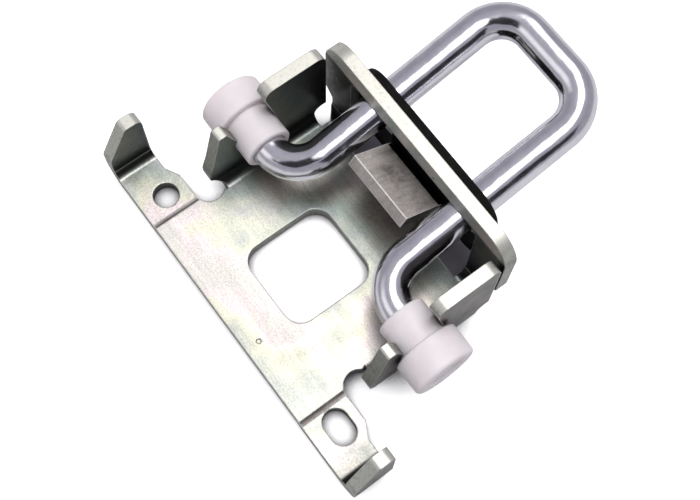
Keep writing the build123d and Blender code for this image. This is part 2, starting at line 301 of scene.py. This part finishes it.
def zinc_face():
    """Rolled sheet under bright zinc: cloudy, faintly iridescent, finely speckled."""
    material, shader, surface = new_material("zinc_face")
    place = shader.place()
    rolled = shader.noise(place, 0.9, detail=4.0, stretch=(0.06, 1.0, 0.4))
    speckle = shader.noise(place, 3.2, detail=2.0, roughness=0.7)
    specks = shader.noise(place, 1.7, detail=3.0, roughness=0.75)
    grain = shader.ramp(speckle, [(0.32, 0.72), (0.5, 1.0), (0.68, 1.16)])
    pits = shader.ramp(specks, [(0.24, 0.25), (0.31, 1.0)])
    bands = shader.ramp(rolled, [(0.35, 0.90), (0.65, 1.06)])
    # corners are shaded, but less so on faces that look up
    upward = shader.upward()
    band = flange_band(shader, place)
    shade = openness(shader, 15 * MM, [(0.12, 0.08), (0.45, 0.42), (0.78, 0.94), (0.9, 1.0)])
    shade = shader.mix(shader.ramp(upward, [(0.8, 0.0), (0.97, 0.8)]), shade, WHITE)
    shade = shader.mix(band, shade, WHITE)
    # painted shade: standing faces and bends are darkened against flat ones, and the flange's
    # top band is lifted as painted light
    slope_shade = shader.ramp(
        shader.math("ABSOLUTE", upward),
        [(0.0, 0.38), (0.3, 0.33), (0.7, 0.15), (0.93, 0.16), (0.97, 0.28), (0.994, 1.0)],
    )
    slope_shade = shader.mix(band, slope_shade, (1.25, 1.2, 1.15))
    # painted shade: the end tabs and their bends are darkened against the ears
    outward = shader.math("ABSOLUTE", shader.axes(place)["X"])
    tab_shade = shader.ramp_over(outward, 60, [(41.7, 1.0), (43.2, 0.45)])
    tint = plating_tint(shader, place)
    colour = shader.multiply(tint, grain, pits, bands, shade, slope_shade, tab_shade)
    # the rounded edges are lightened: burnished, with a painted highlight
    at_edge, rounded = edge_mask(shader, 0.42 * MM)
    blotch = shader.noise(place, 0.22, detail=4.0)
    finish_surface(
        shader,
        surface,
        colour=shader.mix(at_edge, colour, (0.80, 0.79, 0.74)),
        roughness=shader.ramp(blotch, [(0.3, 0.27), (0.7, 0.40)]),
        relief=(0.45, 0.02, speckle, rounded),
        Metallic=shader.ramp(band, [(0.0, 1.0), (1.0, 0.3)]),
    )
    return material


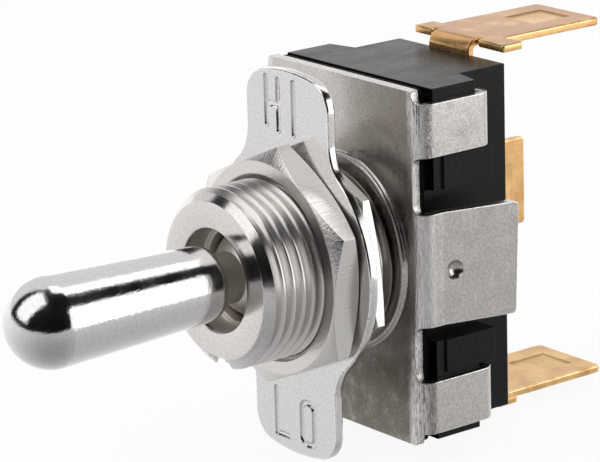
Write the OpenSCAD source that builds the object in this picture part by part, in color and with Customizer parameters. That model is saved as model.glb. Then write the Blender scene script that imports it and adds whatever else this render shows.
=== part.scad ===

---

**GOAL**
Gather every line from the listing above in which the word "scene" appears.

**WRITTEN SOLUTION**
Keep writing the build123d and Blender code for this image. This is part 2, starting at line 301 of scene.py. This part finishes it.
Write the OpenSCAD source that builds the object in this picture part by part, in color and with Customizer parameters. That model is saved as model.glb. Then write the Blender scene script that imports it and adds whatever else this render shows.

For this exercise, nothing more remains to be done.